A 429-pound porbeagle shark was the winning catch on the first day of the Monster Shark Tournament Friday.

Dan Lundy landed the shark aboard Magellan out of Harwich, captained by Jason Pillsbury.  It was their first time to fish the tournament, which is sponsored by the Boston Big Game Fishing Club and carries a $20,000 prize for the boat that wins the most points.

Spectators gathered four deep late Friday afternoon when Magellan brought her catch to the docks rimming the Oak Bluffs harbor. Boats rigged for big game fishing and flying the black tournament flag filled nearly every slip in the harbor.

Spectators gathered behind fence to watch spectacle with big game fishermen, scientists. — Ray Ewing

The tail of the porbeagle was passed around for people to touch and marine scientists on hand who use the tournament for study were bloody to their elbows as they took tissue samples.

Although the tournament has been controversial in the past, there was no sign of protestors on Friday.

Crowds gathered behind a metal barrier to see the sharks strung, weighed and quartered beneath a blistering sun.

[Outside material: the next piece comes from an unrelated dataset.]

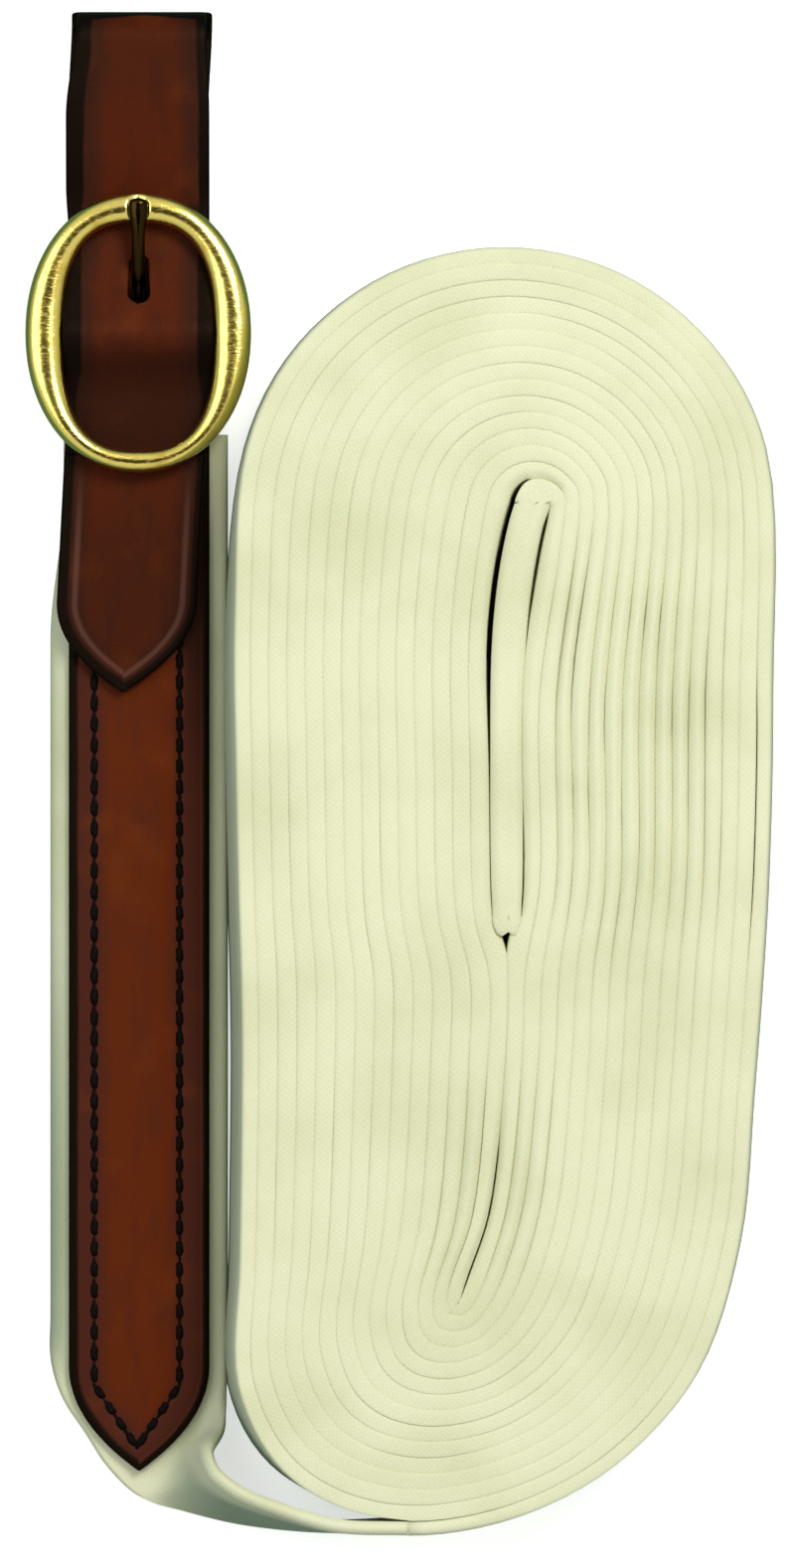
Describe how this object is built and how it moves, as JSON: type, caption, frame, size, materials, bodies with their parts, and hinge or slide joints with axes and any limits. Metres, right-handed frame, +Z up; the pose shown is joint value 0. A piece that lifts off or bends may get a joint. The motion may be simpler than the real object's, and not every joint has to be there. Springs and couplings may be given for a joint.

Tournament crew in yellow T-shirts and green boots milled about among the scientists, there “opportunistically,” they said, for first dibs on the shark tissue.

As the boats docked, the sharks were strung and hoisted off the back of the boats, onlookers straining on tiptoes in awe. Sharks were dragged to a rectangular slab where they were partly dissected by scientists, who harvested livers, reproductive organs, stomach contents and a slice of the backbone. They bring the tissues back to their respective labs on the mainland coast.

The porbeagle was the only one of its kind caught on Friday. “It’s typical to see them in the 300 to 400-pound range,” commented Gregory Skomal, a biologist specializing in sharks with the state Division of Marine Fisheries.

Tipping the scale at 429 pounds, porbeagle shark was top catch of day Friday. — Olivia Hull

Nearing 3 p.m., the hour the weigh station was opened for business, a scientist from the Northeast Fisheries Science Center (NEFSC) lab in Narragansett, R.I, strapped a knife holster to her abdomen and secured the six-inch boning knife. It’s small, but kept continuously sharp by a whetstone she holds in the other hand while cutting into the sharks. Her other equipment included a portable black case for storing tissues, a sieve, measuring tape, rope, a scale and a rusted, dust-covered caliper.

The tournament does not award a prize for the winning shark; rather boats are ranked based on the points they acquire during the weekend. One pound is equivalent to one point.

Last year, the largest shark was a porbeagle weighing 447 pounds. The porbeagle caught Friday was a female, estimated to be about 20 years old, according to Lisa Natanson, a scientist who was on hand.

The shark was of reproductive age, a fact lamented by veterinary pathologist Joanna Borucinska of the University of Hartford. “It’s a shame when a female ready to reproduce is removed from the population,” she explained, while examining the shark’s ovaries, full of eggs.
The tournament runs through Saturday.